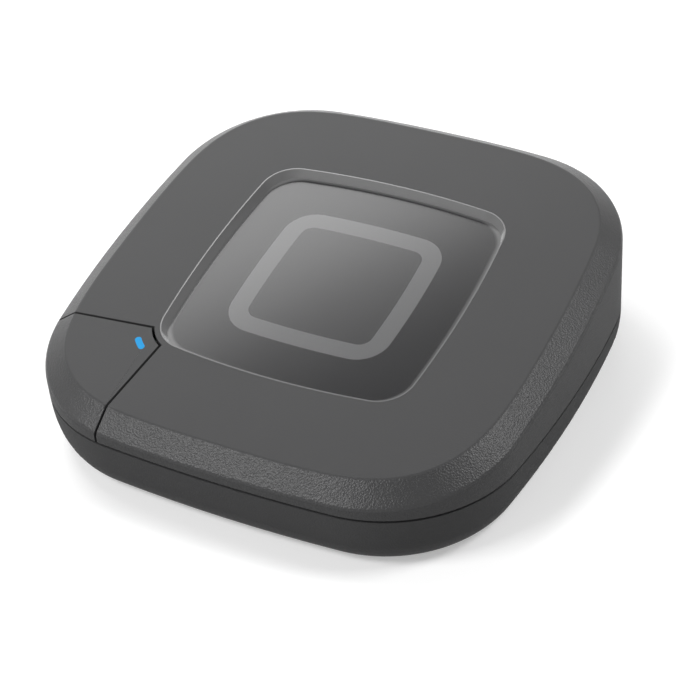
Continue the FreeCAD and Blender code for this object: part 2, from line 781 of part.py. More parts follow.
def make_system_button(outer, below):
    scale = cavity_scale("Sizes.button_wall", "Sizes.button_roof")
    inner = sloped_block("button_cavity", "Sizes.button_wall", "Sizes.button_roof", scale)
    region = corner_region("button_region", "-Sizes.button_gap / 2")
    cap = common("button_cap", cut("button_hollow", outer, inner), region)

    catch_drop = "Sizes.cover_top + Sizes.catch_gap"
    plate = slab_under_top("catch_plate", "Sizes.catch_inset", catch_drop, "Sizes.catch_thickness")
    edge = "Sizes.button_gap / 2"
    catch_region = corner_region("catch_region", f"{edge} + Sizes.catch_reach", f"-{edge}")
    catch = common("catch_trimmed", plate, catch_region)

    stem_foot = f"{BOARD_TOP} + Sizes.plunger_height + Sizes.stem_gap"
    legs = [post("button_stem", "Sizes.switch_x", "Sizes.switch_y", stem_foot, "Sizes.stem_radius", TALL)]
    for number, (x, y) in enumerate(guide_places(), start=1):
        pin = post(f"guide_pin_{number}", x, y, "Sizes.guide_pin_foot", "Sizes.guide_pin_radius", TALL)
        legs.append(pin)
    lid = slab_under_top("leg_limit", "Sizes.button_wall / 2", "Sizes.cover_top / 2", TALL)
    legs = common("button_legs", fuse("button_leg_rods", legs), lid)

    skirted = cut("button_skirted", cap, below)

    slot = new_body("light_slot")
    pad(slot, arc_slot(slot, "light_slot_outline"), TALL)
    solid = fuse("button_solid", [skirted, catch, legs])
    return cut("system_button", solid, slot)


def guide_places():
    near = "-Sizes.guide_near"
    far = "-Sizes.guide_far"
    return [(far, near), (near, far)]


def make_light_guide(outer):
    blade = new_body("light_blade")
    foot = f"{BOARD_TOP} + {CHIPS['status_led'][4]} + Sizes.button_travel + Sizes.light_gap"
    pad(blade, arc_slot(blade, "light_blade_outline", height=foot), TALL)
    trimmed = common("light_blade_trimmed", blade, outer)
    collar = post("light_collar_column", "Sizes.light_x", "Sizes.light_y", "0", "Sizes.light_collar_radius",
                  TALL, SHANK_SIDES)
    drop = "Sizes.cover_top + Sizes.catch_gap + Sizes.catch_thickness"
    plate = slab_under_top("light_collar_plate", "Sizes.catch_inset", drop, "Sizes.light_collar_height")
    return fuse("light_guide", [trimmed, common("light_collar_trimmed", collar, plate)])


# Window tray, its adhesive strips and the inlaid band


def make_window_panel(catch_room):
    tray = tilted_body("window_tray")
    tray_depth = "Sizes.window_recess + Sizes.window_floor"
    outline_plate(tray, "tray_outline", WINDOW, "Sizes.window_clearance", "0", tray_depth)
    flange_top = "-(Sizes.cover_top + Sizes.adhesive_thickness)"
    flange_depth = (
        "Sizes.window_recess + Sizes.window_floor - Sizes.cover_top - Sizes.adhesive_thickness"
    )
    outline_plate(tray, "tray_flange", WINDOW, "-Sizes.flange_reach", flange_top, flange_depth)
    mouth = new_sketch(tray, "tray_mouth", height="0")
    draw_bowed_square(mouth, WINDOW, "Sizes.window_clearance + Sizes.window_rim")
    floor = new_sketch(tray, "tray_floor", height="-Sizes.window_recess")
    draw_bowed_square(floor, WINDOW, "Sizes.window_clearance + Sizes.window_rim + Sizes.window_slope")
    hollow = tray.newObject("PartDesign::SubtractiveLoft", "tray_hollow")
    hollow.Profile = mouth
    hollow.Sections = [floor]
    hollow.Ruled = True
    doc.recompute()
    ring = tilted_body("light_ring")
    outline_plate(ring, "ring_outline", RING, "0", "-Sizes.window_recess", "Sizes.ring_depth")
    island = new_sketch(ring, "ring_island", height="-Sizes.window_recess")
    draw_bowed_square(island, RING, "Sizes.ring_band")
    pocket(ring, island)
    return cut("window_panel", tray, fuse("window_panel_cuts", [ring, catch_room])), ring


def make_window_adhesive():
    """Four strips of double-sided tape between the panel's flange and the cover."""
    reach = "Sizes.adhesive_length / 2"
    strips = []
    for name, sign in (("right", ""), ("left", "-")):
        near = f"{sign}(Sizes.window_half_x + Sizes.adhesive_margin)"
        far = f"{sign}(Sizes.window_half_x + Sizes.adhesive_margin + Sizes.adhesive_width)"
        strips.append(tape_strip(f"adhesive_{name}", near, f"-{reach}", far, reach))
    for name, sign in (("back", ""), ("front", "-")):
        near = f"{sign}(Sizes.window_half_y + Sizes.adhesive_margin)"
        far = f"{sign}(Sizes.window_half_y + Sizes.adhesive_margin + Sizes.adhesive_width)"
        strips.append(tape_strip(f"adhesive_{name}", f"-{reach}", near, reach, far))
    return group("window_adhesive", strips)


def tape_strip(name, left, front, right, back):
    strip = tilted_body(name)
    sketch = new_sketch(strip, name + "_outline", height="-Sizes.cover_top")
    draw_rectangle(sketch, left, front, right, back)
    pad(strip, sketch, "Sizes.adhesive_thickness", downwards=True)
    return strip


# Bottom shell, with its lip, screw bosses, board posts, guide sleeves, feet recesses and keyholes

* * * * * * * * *

### DIRECTIVE
Copy the data above exactly. Every line must be included.

### EXERCISE OUTPUT
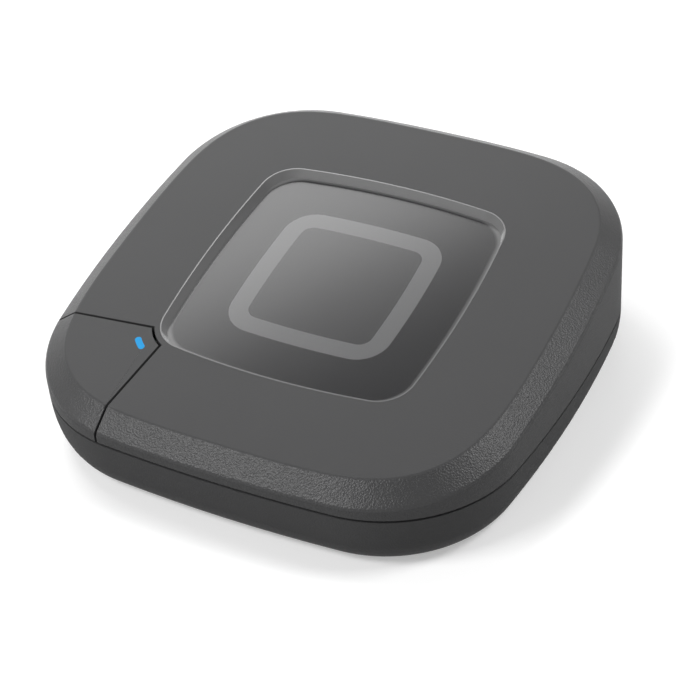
Continue the FreeCAD and Blender code for this object: part 2, from line 781 of part.py. More parts follow.
def make_system_button(outer, below):
    scale = cavity_scale("Sizes.button_wall", "Sizes.button_roof")
    inner = sloped_block("button_cavity", "Sizes.button_wall", "Sizes.button_roof", scale)
    region = corner_region("button_region", "-Sizes.button_gap / 2")
    cap = common("button_cap", cut("button_hollow", outer, inner), region)

    catch_drop = "Sizes.cover_top + Sizes.catch_gap"
    plate = slab_under_top("catch_plate", "Sizes.catch_inset", catch_drop, "Sizes.catch_thickness")
    edge = "Sizes.button_gap / 2"
    catch_region = corner_region("catch_region", f"{edge} + Sizes.catch_reach", f"-{edge}")
    catch = common("catch_trimmed", plate, catch_region)

    stem_foot = f"{BOARD_TOP} + Sizes.plunger_height + Sizes.stem_gap"
    legs = [post("button_stem", "Sizes.switch_x", "Sizes.switch_y", stem_foot, "Sizes.stem_radius", TALL)]
    for number, (x, y) in enumerate(guide_places(), start=1):
        pin = post(f"guide_pin_{number}", x, y, "Sizes.guide_pin_foot", "Sizes.guide_pin_radius", TALL)
        legs.append(pin)
    lid = slab_under_top("leg_limit", "Sizes.button_wall / 2", "Sizes.cover_top / 2", TALL)
    legs = common("button_legs", fuse("button_leg_rods", legs), lid)

    skirted = cut("button_skirted", cap, below)

    slot = new_body("light_slot")
    pad(slot, arc_slot(slot, "light_slot_outline"), TALL)
    solid = fuse("button_solid", [skirted, catch, legs])
    return cut("system_button", solid, slot)


def guide_places():
    near = "-Sizes.guide_near"
    far = "-Sizes.guide_far"
    return [(far, near), (near, far)]


def make_light_guide(outer):
    blade = new_body("light_blade")
    foot = f"{BOARD_TOP} + {CHIPS['status_led'][4]} + Sizes.button_travel + Sizes.light_gap"
    pad(blade, arc_slot(blade, "light_blade_outline", height=foot), TALL)
    trimmed = common("light_blade_trimmed", blade, outer)
    collar = post("light_collar_column", "Sizes.light_x", "Sizes.light_y", "0", "Sizes.light_collar_radius",
                  TALL, SHANK_SIDES)
    drop = "Sizes.cover_top + Sizes.catch_gap + Sizes.catch_thickness"
    plate = slab_under_top("light_collar_plate", "Sizes.catch_inset", drop, "Sizes.light_collar_height")
    return fuse("light_guide", [trimmed, common("light_collar_trimmed", collar, plate)])


# Window tray, its adhesive strips and the inlaid band


def make_window_panel(catch_room):
    tray = tilted_body("window_tray")
    tray_depth = "Sizes.window_recess + Sizes.window_floor"
    outline_plate(tray, "tray_outline", WINDOW, "Sizes.window_clearance", "0", tray_depth)
    flange_top = "-(Sizes.cover_top + Sizes.adhesive_thickness)"
    flange_depth = (
        "Sizes.window_recess + Sizes.window_floor - Sizes.cover_top - Sizes.adhesive_thickness"
    )
    outline_plate(tray, "tray_flange", WINDOW, "-Sizes.flange_reach", flange_top, flange_depth)
    mouth = new_sketch(tray, "tray_mouth", height="0")
    draw_bowed_square(mouth, WINDOW, "Sizes.window_clearance + Sizes.window_rim")
    floor = new_sketch(tray, "tray_floor", height="-Sizes.window_recess")
    draw_bowed_square(floor, WINDOW, "Sizes.window_clearance + Sizes.window_rim + Sizes.window_slope")
    hollow = tray.newObject("PartDesign::SubtractiveLoft", "tray_hollow")
    hollow.Profile = mouth
    hollow.Sections = [floor]
    hollow.Ruled = True
    doc.recompute()
    ring = tilted_body("light_ring")
    outline_plate(ring, "ring_outline", RING, "0", "-Sizes.window_recess", "Sizes.ring_depth")
    island = new_sketch(ring, "ring_island", height="-Sizes.window_recess")
    draw_bowed_square(island, RING, "Sizes.ring_band")
    pocket(ring, island)
    return cut("window_panel", tray, fuse("window_panel_cuts", [ring, catch_room])), ring


def make_window_adhesive():
    """Four strips of double-sided tape between the panel's flange and the cover."""
    reach = "Sizes.adhesive_length / 2"
    strips = []
    for name, sign in (("right", ""), ("left", "-")):
        near = f"{sign}(Sizes.window_half_x + Sizes.adhesive_margin)"
        far = f"{sign}(Sizes.window_half_x + Sizes.adhesive_margin + Sizes.adhesive_width)"
        strips.append(tape_strip(f"adhesive_{name}", near, f"-{reach}", far, reach))
    for name, sign in (("back", ""), ("front", "-")):
        near = f"{sign}(Sizes.window_half_y + Sizes.adhesive_margin)"
        far = f"{sign}(Sizes.window_half_y + Sizes.adhesive_margin + Sizes.adhesive_width)"
        strips.append(tape_strip(f"adhesive_{name}", f"-{reach}", near, reach, far))
    return group("window_adhesive", strips)


def tape_strip(name, left, front, right, back):
    strip = tilted_body(name)
    sketch = new_sketch(strip, name + "_outline", height="-Sizes.cover_top")
    draw_rectangle(sketch, left, front, right, back)
    pad(strip, sketch, "Sizes.adhesive_thickness", downwards=True)
    return strip


# Bottom shell, with its lip, screw bosses, board posts, guide sleeves, feet recesses and keyholes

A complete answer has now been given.